Kenji carries deep resentment within him for his parents – his mother abandoned him when he was five, his father later committed suicide. He makes a living doing odd jobs and one day ends up driving home Mamiya, a man who employs ex-prisoners to help them gain a footing in life again. Mamiya however also turns out to be the partner of Kenji’s long-lost mother and father of his teenage half-brother, leading to a first encounter and a chance to confront the past. The cast: Asano Tadanobu (Kenji), Mitsuishi Ken (Mamiya), Kora Kengo (Kenji’s half-brother), plus Miyazaki Aoi and Odagiri Joe in further roles.
- 「ハロー！純一」(Hallo! Junichi/Hello Junichi, Japan, 2014)
Dir. by Ishii Katsuhito, Kawaguchi Kanoko and Yoshioka Atsushi.
Hallo! Junichi had a secret screening in the UK earlier this year at one of the Asian Movies Meetups. Of course I didn’t go, since I’m not a fan of not knowing what film I’m going to see (yes, I know the reasons behind why unreleased films can only screen in secret events). The film – about the lives of six elementary school students in a little village and their new apprentice teacher (played by the wonderful Mitsushima Hikari) – was finally released this week. Hallo! Junichi will screen in Japan from February 2014.
《藍色大門》(Lan se da men/Blue Gate Crossing, Taiwan, 2002)
Dir. by Yee Chin-yen.
More random discoveries, this time from the blog Green Tea Graffiti, which I happened to come across the other day. It has a Friday Flicks feature which aims to spread the “awesomeness of Asian cinema”. One film spotlighted was Lan se da men. Gwei Lun-Mei (she of《女朋友。男朋友》/Nyeobungu. Nambungu/GF*BF, Taiwan, 2012) had her debut in this film, playing the school girl Kerou. From Green Tea Graffiti: “A youthful coming-of-age tale that gently and considerately explores themes of sexual identity and first love – unrequited and otherwise. It carries on the Taiwanese cinematic tradition that has made such an artistic niche of films of the genre. It is not a roller-coaster ride of melodramatic ups and downs, and while it evokes the requisite amount of teenage angst, it is handled credibly and realistically”.
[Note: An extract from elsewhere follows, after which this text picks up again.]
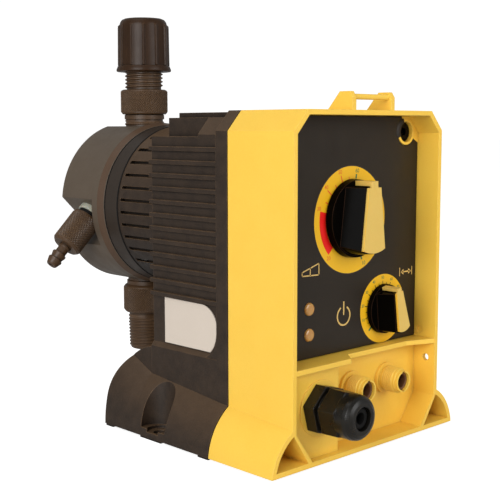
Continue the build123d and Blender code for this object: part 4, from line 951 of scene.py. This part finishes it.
@dataclass
class Casing:
    """Yellow cover, black housing and what is fixed to them.

    Attributes:
        corner: Centre of the boss in the upper corner of the recess, as (x, z).
        boss_r: Radius of the boss.
        web: Outer edge of the web between the boss and the recess wall, as (x, z).
        web_lift: How far the web stands off the panel film.
        lip: Rows of the film's lip round the boss, as (radius, height over the film).
    """

    corner: Spot = (38.7, 144.3)
    boss_r: float = 6.0
    web: tuple[Spot, ...] = ((35.1, 151.6), (42.0, 151.6), (48.2, 143.6), (48.2, 139.0))
    web_lift: float = 0.1
    lip: tuple[Spot, ...] = ((7.0, 0.02), (6.3, 0.42), (4.5, 0.42))

    def build(self) -> None:
        """Dress the mouldings and fill the corner between the boss and the recess wall."""
        dress(YELLOW_ABS, "front_cover")
        dress(BLACK_PPO, "rear_housing")
        dress(NEOPRENE_AND_PAINTED_SHADE, "cover_gasket")
        dress(BLACKENED_STEEL, "cover_screws")
        dress(VINYL_LABEL, "rating_plate")
        self.web_corner()
        self.lip_film()

    def web_corner(self) -> None:
        """Lay the yellow web between the boss and the corner."""
        (cx, cz), y = self.corner, (FILM_Y - self.web_lift) * MM
        arc = [(cx + self.boss_r * math.cos(math.radians(a)), cz + self.boss_r * math.sin(math.radians(a)))
               for a in range(-29, 116, 8)]
        mesh = bmesh.new()
        mesh.faces.new([mesh.verts.new((x * MM, y, z * MM)) for x, z in (*self.web, *arc)])
        piece_from("corner_web", mesh, YELLOW_ABS, "pump", smooth=False)

    def lip_film(self) -> None:
        """Lay the sloped lip of the panel film over the boss's lower left side."""
        cx, cz = self.corner
        mesh = bmesh.new()
        skin(mesh, [[mesh.verts.new(((cx + r * math.sin(math.radians(c))) * MM, (FILM_Y - rise) * MM,
                                     (cz + r * math.cos(math.radians(c))) * MM)) for c in range(244, 341, 6)]
                    for r, rise in self.lip])
        piece_from("panel_film_lip", mesh, PANEL_FILM, "pump")


@dataclass
class ControlPanel:
    """Panel, its printing, the indicator lenses and both knobs.

    Attributes:
        stroke_centre: Centre of the stroke dial as (x, z).
        rate_centre: Centre of the rate dial as (x, z).
        rate_turn: How far the rate knob is turned, in degrees.
        hub: Radius of the hole in both discs, under the knobs.
        stroke_dial: Radius of the stroke dial's disc.
        disc_shift: How far that disc sits off its centre, as (x, z).
        rim: Width of the line round it.
        rate_dial: Radius of the rate dial's disc.
        tail: Half the width of the stroke knob's insert at its wide end.
        tip: The same at its narrow end.
        reach: Lower and upper end of that insert from the knob's centre.
        bevel: Width of the bright bevel on its face.
        flank: Depth of the bevel down its side.
        proud: How far the bevel stands off its side.
    """

    stroke_centre: Spot = (0.0, 105.3)
    rate_centre: Spot = (23.1, 61.4)
    rate_turn: float = 13.0
    hub: float = 4.5
    stroke_dial: float = 24.3
    disc_shift: Spot = (-0.8, -0.4)
    rim: float = 0.45
    rate_dial: float = 16.35
    tail: float = 7.6
    tip: float = 4.4
    reach: Spot = (-13.2, 14.3)
    bevel: float = 0.5
    flank: float = 0.95
    proud: float = 0.03

    def build(self) -> None:
        """Dress the panel's pieces and print it."""
        dress(BLACK_PPO, "control_panel")
        dress(PANEL_FILM, "panel_overlay")
        dress(AMBER_LENS, "indicator_lenses")
        dress(KNOB_PHENOLIC, "stroke_knob", "rate_knob")
        dress(INSERT_NYLON, "stroke_pointer", "rate_pointer")
        self.bevel_insert("stroke", self.stroke_centre, turn=0.0, scale=1.0, slim=1.0, front=13.42)
        self.bevel_insert("rate", self.rate_centre, self.rate_turn, scale=11.8 / 17.9, slim=0.82, front=11.82)
        self.print_stroke_dial()
        self.print_rate_dial()
        self.print_symbols()

    def bevel_insert(self, knob: str, centre: Spot, turn: float, scale: float, slim: float,
                     front: float) -> None:
        """Lay the bright bevel along the left edge of a knob's insert.

        Args:
            knob: Name of the knob.
            centre: Centre of its dial as (x, z).
            turn: How far the knob is turned, in degrees.
            scale: Length of the insert, with the stroke knob's as one.
            slim: Its width against its length, with the stroke knob's as one.
            front: How far its face stands off the panel film.
        """
        (cx, cz), face, a = centre, FILM_Y - front, math.radians(turn)
        mesh = bmesh.new()
        rows = []
        for inset, depth in ((-self.proud, self.flank), (-self.proud, 0.0), (self.bevel * scale, -0.02)):
            edge = ((inset - self.tip * scale * slim, self.reach[1] * scale),
                    (inset - self.tail * scale * slim, self.reach[0] * scale))
            rows.append([mesh.verts.new((
                (cx + u * math.cos(a) - v * math.sin(a)) * MM, (face + depth) * MM,
                (cz + u * math.sin(a) + v * math.cos(a)) * MM)) for u, v in edge])
        skin(mesh, rows)
        piece_from(f"{knob}_pointer_bevel", mesh, BRIGHT_NYLON, f"{knob}_dial", smooth=False)

    def print_stroke_dial(self) -> None:
        """Print the large dial: yellow disc, red warning band, red and green marks."""
        c = self.stroke_centre
        middle = (c[0] + self.disc_shift[0], c[1] + self.disc_shift[1])
        disc, rim, red, orange, green = (InkLayer(level) for level in (1, 1, 2, 2, 2))
        disc.ring(middle, self.hub, self.stroke_dial)
        rim.ring(middle, self.stroke_dial, self.stroke_dial + self.rim)
        red.ring(c, 17.6, 21.7, start=226.0, sweep=56.0)
        for clock, outer in ((295.2, 19.6), (309.4, 21.4), (324.1, 19.4), (338.8, 21.2), (353.5, 19.2)):
            orange.tick(c, clock, 17.8, outer, 0.55)
        for text, clock in (("50", 338.9), ("40", 310.6), ("30", 284.5), ("20", 222.7)):
            orange.number(text, c, clock, 22.8)
        for clock in (8.3, 159.3):
            green.tick(c, clock, 18.4, 20.4, 0.9)
        green.number("60", c, 9.2, 21.9)
        green.number("10", c, 157.6, 22.6)
        disc.finish("stroke_dial_disc", INK_YELLOW)
        rim.finish("stroke_dial_rim", INK_BLACK)
        red.finish("stroke_dial_band", INK_RED)
        orange.finish("stroke_dial_marks", INK_ORANGE)
        green.finish("stroke_dial_green_marks", INK_GREEN)

    def print_rate_dial(self) -> None:
        """Print the small dial: yellow disc, black marks, numbers and a green start mark."""
        c = self.rate_centre
        first_clock, clock_step, marks = 241.2, 13.1, 20
        disc, black, numbers, green = (InkLayer(level) for level in (1, 2, 2, 2))
        disc.ring(c, self.hub, self.rate_dial)
        for step in range(marks):
            clock = first_clock + clock_step * step
            long_mark = step % 2 == 1
            black.tick(c, clock, 11.4, 13.1 if long_mark else 12.4, 0.4)
            if long_mark:
                numbers.number(str(5 * (step + 1)), c, clock, 14.7, 1.5)
        green.tick(c, 226.6, 11.2, 13.8, 0.9)
        disc.finish("rate_dial_disc", INK_YELLOW)
        black.finish("rate_dial_marks", INK_BLACK)
        numbers.finish("rate_dial_numbers", INK_GREEN)
        green.finish("rate_dial_start", INK_GREEN)

    def print_symbols(self) -> None:
        """Print the power, ramp and stroke symbols in pale gold."""
        gold = InkLayer()
        gold.ring((-4.9, 61.4), 3.9, 4.7, start=28.0, sweep=304.0)
        gold.stroke([(-4.9, 62.2), (-4.9, 67.6)], 0.8)
        gold.stroke([(-32.6, 82.2), (-21.8, 81.9), (-21.8, 87.0), (-32.6, 83.8), (-32.6, 82.2)], 0.55)
        gold.stroke([(-27.4, 81.9), (-27.4, 85.4)], 0.55)
        for x in (35.7, 45.1):
            gold.stroke([(x, 75.6), (x, 79.3)], 0.45)
        gold.stroke([(37.6, 77.3), (43.4, 77.3)], 0.6)
        for tip, back in ((36.5, 38.6), (44.4, 42.3)):
            gold.polygon([(tip, 77.3), (back, 78.7), (back, 75.9)])
        gold.finish("panel_symbols", INK_GOLD)


@dataclass
class LiquidEnd:
    """Pump head, spacer ring, both valves and the bleed valve.

    Attributes:
        valve_y: Station of the suction and discharge valves.
        bleed_root: Point where the bleed valve meets the head.
        bleed_axis: Direction the bleed valve points in.
        grip_start: Where its knurled grip starts, from the root.
        cap_outline: The discharge cap from its lower rim, over the top and into the bore.
    """

    valve_y: float = 83.0
    bleed_root: Point = (-36.062, 83.0, 102.064)
    bleed_axis: Point = (-math.sqrt(0.5), 0.0, -math.sqrt(0.5))
    grip_start: float = 6.0
    cap_outline: tuple[Spot, ...] = (
        (10.6, 176.9), (14.6, 176.9), (14.95, 177.3), (14.9, 178.1), (14.35, 179.4), (14.25, 179.8),
        (13.35, 179.9), (13.35, 180.2), (13.3, 184.0), (13.2, 192.0), (13.1, 200.2), (13.0, 201.4),
        (12.9, 202.2), (12.5, 203.5), (11.6, 204.7), (10.2, 205.3), (7.9, 205.3), (7.3, 205.0),
        (7.2, 204.4), (7.2, 198.6))

    def build(self) -> None:
        """Dress the liquid end; add its knurling, threads, cap, sleeve, painted shade in its gaps and chamfer
        highlight.
        """
        dress(TURNED_PVC, "pump_head")
        dress(RING_PVC, "spacer_ring")
        dress(TURNED_STEEL, "head_bolts")
        dress(FITTING_PVC, "discharge_body", "suction_body", "bleed_valve", "bleed_barb")
        dress(CAP_PVC, "discharge_cap")
        dress(WHITE_ACETAL, "bleed_collar")
        dress(PTFE, "discharge_seat", "suction_seat", "tube_ferrule", "diaphragm")
        dress(NEOPRENE_AND_PAINTED_SHADE, "discharge_oring", "suction_oring")
        dress(ALUMINA, "discharge_ball", "suction_ball")
        self.knurl_collars()
        self.cut_threads()
        self.mould_cap()
        self.fit_bleed_sleeve()
        self.lay_gap_shade_and_chamfer_highlight()

    def mould_cap(self) -> None:
        """Mould the ribbed cap in place of the plain one."""
        cap = Turned("ribbed_cap", (0, self.valve_y, 0), UP, self.cap_outline, ribs=12, rib_rise=0.8,
                     rib_width=1.3, rib_span=(180.1, 201.6), first=232.0)
        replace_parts(cap.build(CAP_PVC, "tube_nut", "brown_fitting"), "discharge_cap")

    def fit_bleed_sleeve(self) -> None:
        """Fit the white sleeve, a black ring of painted shade in its neck and the shoulder between the head
        and the bleed valve's grip.
        """
        for name, outline, finish, slot, body in (
                ("bleed_sleeve", ((3.7, -1.6), (6.6, -1.6), (6.9, -1.3), (6.9, 2.6), (6.6, 2.9), (3.7, 2.9)),
                 FROSTED_ACETAL, "white_plastic", "pump"),
                # A black ring of painted shade where the narrow neck lies in shadow.
                ("bleed_neck_shade", ((3.7, 3.0), (6.1, 3.0), (6.1, 4.9), (3.7, 4.9)),
                 NEOPRENE_AND_PAINTED_SHADE, "black_rubber", "pump"),
                ("bleed_shoulder", ((4.0, 5.0), (6.9, 5.0), (7.5, 5.2), (7.85, 5.7), (7.85, 9.9)),
                 FITTING_PVC, "brown_fitting", "bleed")):
            Turned(name, self.bleed_root, self.bleed_axis, outline).build(finish, body, slot)

    def lay_gap_shade_and_chamfer_highlight(self) -> None:
        """Lay black bands of painted shade where the ring meets the drum and the head, and a painted
        highlight on the chamfer.
        """
        half, deep = 0.45, 1.0
        # Painted shade: black bands laid in the gaps at both sides of the ring.
        for name, station, radius in (("gap_shade_ring_drum", 53.0, 41.9), ("gap_shade_ring_head", 64.0, 41.95)):
            outline = ((radius - deep, -half), (radius, -half), (radius, half), (radius - deep, half))
            Turned(name, (0, station, DRIVE_Z), DRIVE, outline).build(NEOPRENE_AND_PAINTED_SHADE, "pump", "black_rubber")
        # Painted highlight: a browner band of the head's stock laid on its chamfer.
        chamfer = ((41.5, 64.5), (42.12, 64.5), (43.44, 68.35), (43.0, 68.5))
        Turned("head_chamfer", (0, 0, DRIVE_Z), DRIVE, chamfer).build(CHAMFER_HIGHLIGHT_PVC, "pump", "dark_liquid_end")

    def knurl_collars(self) -> None:
        """Wrap the collars of both valves and the bleed valve's grip in knurling."""
        for name, low, length in (("discharge_collar_knurl", 154.5, 12.1),
                                  ("suction_collar_knurl", 44.8, 13.6)):
            Knurl(name, (0, self.valve_y, low), UP, length, radius=12.52, height=0.46, count=60).build(
                KNURLED_PVC, "pump", "brown_fitting")
        start = Vector(self.bleed_root) + Vector(self.bleed_axis) * self.grip_start
        Knurl("bleed_grip_knurl", tuple(start), self.bleed_axis, length=17.8, radius=7.82, height=0.42,
              count=38).build(KNURLED_PVC, "bleed", "brown_fitting")

    def cut_threads(self) -> None:
        """Wind the threads of the discharge valve and the taper thread of the suction valve."""
        for name, start, axis, length, pitch, root, crest, taper in (
                ("discharge_lower_thread", 147.0, UP, 4.4, 1.8, 10.22, 10.8, 0.0),
                ("discharge_upper_thread", 167.0, UP, 22.5, 2.0, 9.43, 10.4, 0.0),
                ("suction_pipe_thread", 42.6, DOWN, 19.4, 1.814, 9.86, 10.45, -0.031)):
            Thread(name, (0, self.valve_y, start), axis, length, pitch, root, crest, taper).build(
                KNURLED_PVC, "pump", "brown_fitting")


@dataclass
class CableGland:
    """Gland at the lower left of the control side, and the two signal sockets.

    Attributes:
        sockets: X of both sockets.
        socket_z: Height of the sockets.
        thread_y: Station where the sockets' threads start.
        liner: Half section of a socket's liner, as (radius, station).
    """

    sockets: Spot = (0.0, 25.5)
    socket_z: float = 27.5
    thread_y: float = -69.2
    liner: tuple[Spot, ...] = ((3.3, -71.2), (3.3, -77.4), (3.5, -77.6), (4.28, -77.6), (4.28, -71.2))

    def build(self) -> None:
        """Dress the gland and the sockets' inner pieces, and line and thread the sockets."""
        dress(GLAND_POLYAMIDE, "gland_body", "gland_nut", "gland_locknut")
        dress(NEOPRENE_AND_PAINTED_SHADE, "gland_seal")
        dress(BRONZE, "socket_pins")
        dress(SOCKET_PHENOLIC, "socket_inserts")
        for side, x in zip(("left", "right"), self.sockets):
            Turned(f"socket_liner_{side}", (x, 0.0, self.socket_z), DRIVE, self.liner).build(
                SOCKET_PHENOLIC, "pump", "brown_fitting")
            Thread(f"socket_thread_{side}", (x, self.thread_y, self.socket_z), FRONT, length=8.2, pitch=1.05,
                   root=5.52, crest=6.0).build(YELLOW_ABS, "pump", "yellow_plastic")


@dataclass
class Drive:
    """Everything inside: magnet, stroke adjuster and electronics."""

    def build(self) -> None:
        """Dress the inner pieces."""
        dress(TURNED_STEEL, "magnet_frame", "armature", "return_spring", "stroke_spindle", "stroke_stop",
              "rate_shaft", "board_screws")
        dress(WHITE_ACETAL, "coil_bobbin", "stop_carrier")
        dress(WOUND_COPPER, "coil_winding")
        dress(BRONZE, "guide_bush", "rate_control")
        dress(SOLDER_RESIST, "circuit_board")
        dress(COMPONENT_EPOXY, "board_parts")


def main() -> None:
    """Build the pump's looks in order."""
    logging.basicConfig(level=logging.INFO)
    for part in (Studio(), Casing(), ControlPanel(), LiquidEnd(), CableGland(), Drive()):
        part.build()
        LOG.info("finished %s", type(part).__name__)


if __name__ == "__main__":
    main()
《最遙遠的距離》(Zui yao yuan de ju li/The Most Distant Course, Taiwan, 2007)
Dir. by Lin Ching-chieh.
Another Friday Flicks pick – and again starring Gwei Lun-Mei – is Zui yao yuan de ju li. Although I generally am not a fan of films that involve adultery and cheating, there is something about this one that makes me willing to give it a watch (and really the cheating part seems to a starting point in the story, not its focus). Gwei plays a young mistress in “a futile love triangle”. When she moves into a new apartment, she finds nature recordings in her mailbox – addressed to the previous inhabitant. The sender is a sound recordist, who wants to win back the heart of the girl he loves. There is also a psychiatrist whose marriage has failed, leaving him at a loss. They are “[t]hree lost souls, each on their respective journeys, whose paths inexplicably cross as they wander the Taiwanese countryside in search of meaning” (all quotes from here). I’m also loving the screenshots and the three “fantastics” listed by dear8lue look fantastic indeed.
- There will be a one-off「風立ちぬ」(Kaze Tachinu/The Wind Rises, Japan, 2013) in Santa Monica, California on January 8th, 2014. The screening will be subtitled, unlike the other two one-off showings that already took place in the US. Also, apparently the film will be on US release from February. Yeah, so I’m going green-purple-yellow with envy here. Maybe I should consider trekking up to Glasgow after all for that one single Kaze Tachinu screening that has been scheduled in the UK so far?
- Top Ten Lists: Brian Hu, Mark Schilling (Japantimes film critic), Third Window Films (more to come, I’m sure).
- List of planned 2014 Asian Film UK releases from Third Window Films – it looks fab.